November/December 1994

The "Hush Rush" Hoax:

Limbaugh on the Fairness Doctrine
By Jeff Cohen

"I, Rush Limbaugh, the poster boy of free speech, am being gang muzzled."

The broadcaster was crying censorship (Limbaugh Letter, 10/93) over congressional efforts in 1993 to reinstate the Fairness Doctrine -- which he labeled "The Hush Rush Bill," "The Get Limbaugh Act" and "The Rush Elimination Act of 1993." Limbaugh's daily on-air crusade generated thousands of calls to Washington, and helped derail congressional action. As usual, Limbaugh's followers were mobilized through misinformation and deception.

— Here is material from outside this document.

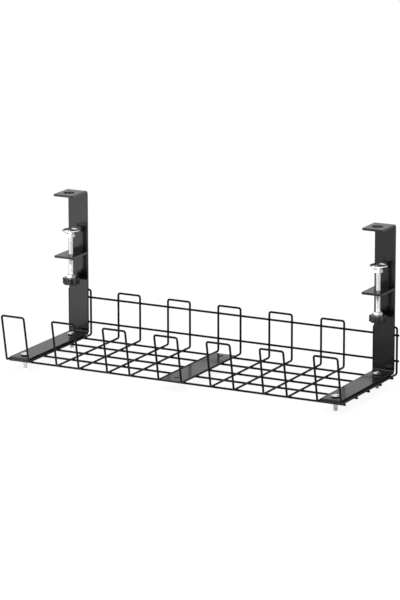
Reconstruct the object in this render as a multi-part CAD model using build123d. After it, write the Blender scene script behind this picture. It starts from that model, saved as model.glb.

The Fairness Doctrine -- in operation from 1949 until abolished in 1987 by Ronald Reagan's deregulation-oriented Federal Communications Commission -- calls on broadcasters, as a condition of getting their licenses from the FCC, to cover some controversial issues in their community, and to do so by offering some balancing views.

Reinstating the Fairness Doctrine can hardly be a "Hush Rush" plan aimed at silencing him, since it was broadly and actively supported on Capitol Hill well before anyone in Washington had ever heard of Limbaugh. In 1987 (when he was still the host of a local show in Sacramento), a bill to inscribe the Fairness Doctrine in federal law passed the House by 3 to 1, and the Senate by nearly 2 to 1, but it was vetoed by President Ronald Reagan. Voting for the bill were such "commie-libs" as Rep. Newt Gingrich (R-Ga.) and Sen. Jesse Helms (R-N.C.).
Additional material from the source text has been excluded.